═══ Collected data ═══
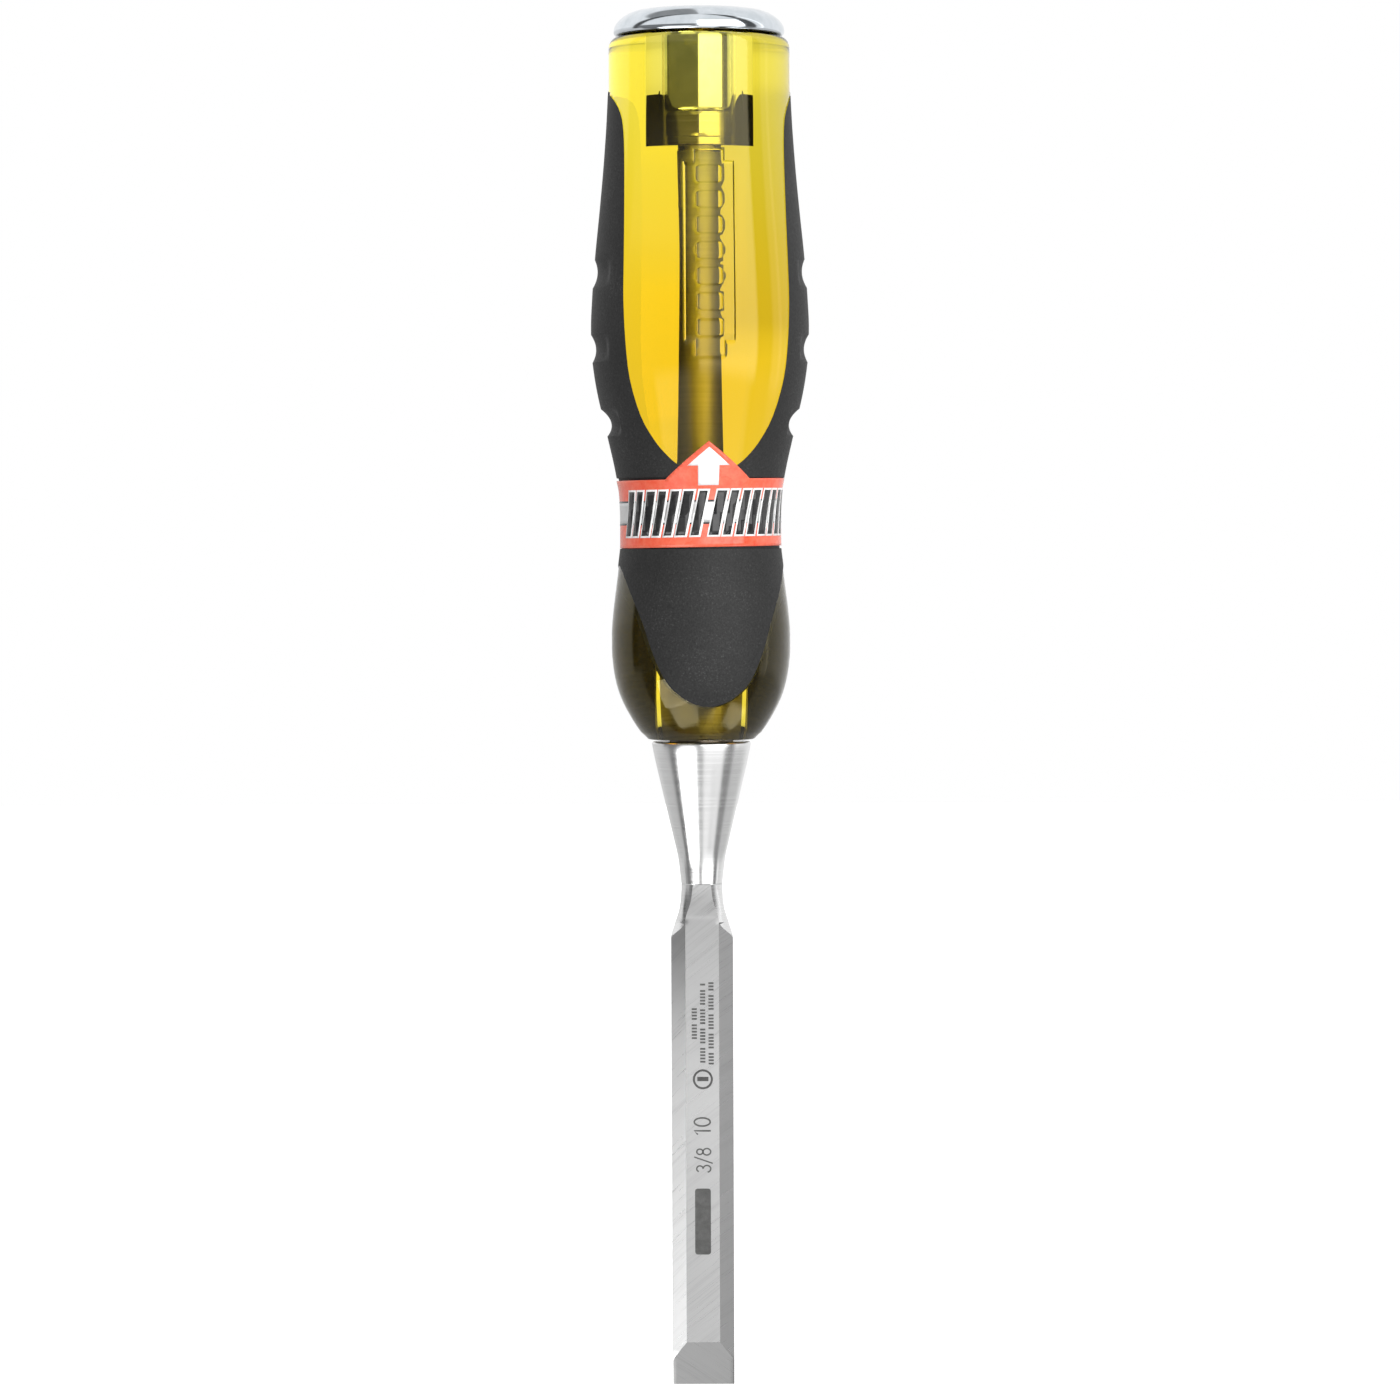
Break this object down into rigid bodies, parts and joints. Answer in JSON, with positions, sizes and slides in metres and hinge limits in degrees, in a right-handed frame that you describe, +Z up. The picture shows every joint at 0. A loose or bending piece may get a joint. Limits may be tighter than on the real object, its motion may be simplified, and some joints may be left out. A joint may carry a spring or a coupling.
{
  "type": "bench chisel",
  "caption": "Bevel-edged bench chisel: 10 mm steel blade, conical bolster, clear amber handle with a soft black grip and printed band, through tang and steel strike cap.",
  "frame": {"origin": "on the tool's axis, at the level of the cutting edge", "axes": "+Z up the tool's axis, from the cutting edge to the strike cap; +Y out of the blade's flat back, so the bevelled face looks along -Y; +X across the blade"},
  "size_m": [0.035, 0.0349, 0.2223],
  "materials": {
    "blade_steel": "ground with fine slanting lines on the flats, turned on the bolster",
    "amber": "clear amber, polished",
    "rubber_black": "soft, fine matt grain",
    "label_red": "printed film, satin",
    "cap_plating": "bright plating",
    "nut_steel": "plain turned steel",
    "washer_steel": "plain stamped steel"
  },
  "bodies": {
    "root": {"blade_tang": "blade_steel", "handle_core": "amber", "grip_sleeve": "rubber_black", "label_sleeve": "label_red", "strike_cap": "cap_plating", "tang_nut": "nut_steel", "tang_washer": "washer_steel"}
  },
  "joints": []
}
═══
_To be done:_ Reproduce the listing above verbatim, from first line to last.

_Solution:_
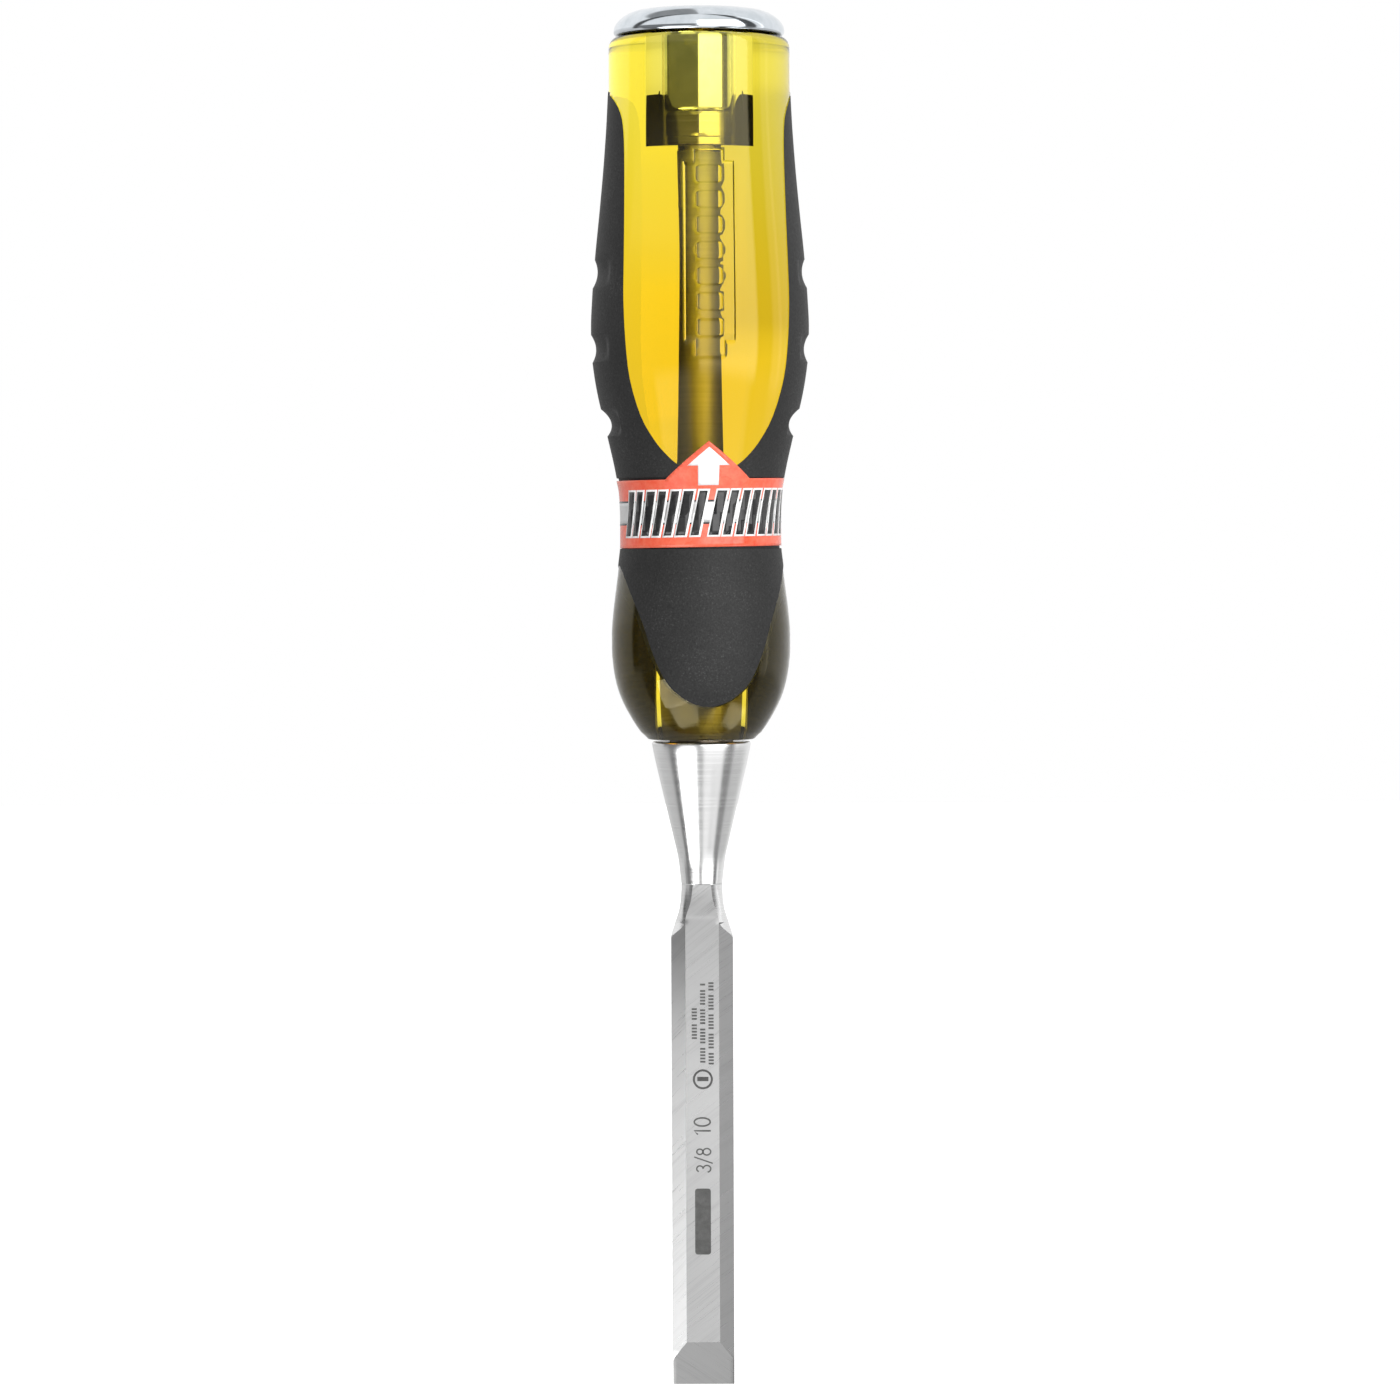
Break this object down into rigid bodies, parts and joints. Answer in JSON, with positions, sizes and slides in metres and hinge limits in degrees, in a right-handed frame that you describe, +Z up. The picture shows every joint at 0. A loose or bending piece may get a joint. Limits may be tighter than on the real object, its motion may be simplified, and some joints may be left out. A joint may carry a spring or a coupling.
{
  "type": "bench chisel",
  "caption": "Bevel-edged bench chisel: 10 mm steel blade, conical bolster, clear amber handle with a soft black grip and printed band, through tang and steel strike cap.",
  "frame": {"origin": "on the tool's axis, at the level of the cutting edge", "axes": "+Z up the tool's axis, from the cutting edge to the strike cap; +Y out of the blade's flat back, so the bevelled face looks along -Y; +X across the blade"},
  "size_m": [0.035, 0.0349, 0.2223],
  "materials": {
    "blade_steel": "ground with fine slanting lines on the flats, turned on the bolster",
    "amber": "clear amber, polished",
    "rubber_black": "soft, fine matt grain",
    "label_red": "printed film, satin",
    "cap_plating": "bright plating",
    "nut_steel": "plain turned steel",
    "washer_steel": "plain stamped steel"
  },
  "bodies": {
    "root": {"blade_tang": "blade_steel", "handle_core": "amber", "grip_sleeve": "rubber_black", "label_sleeve": "label_red", "strike_cap": "cap_plating", "tang_nut": "nut_steel", "tang_washer": "washer_steel"}
  },
  "joints": []
}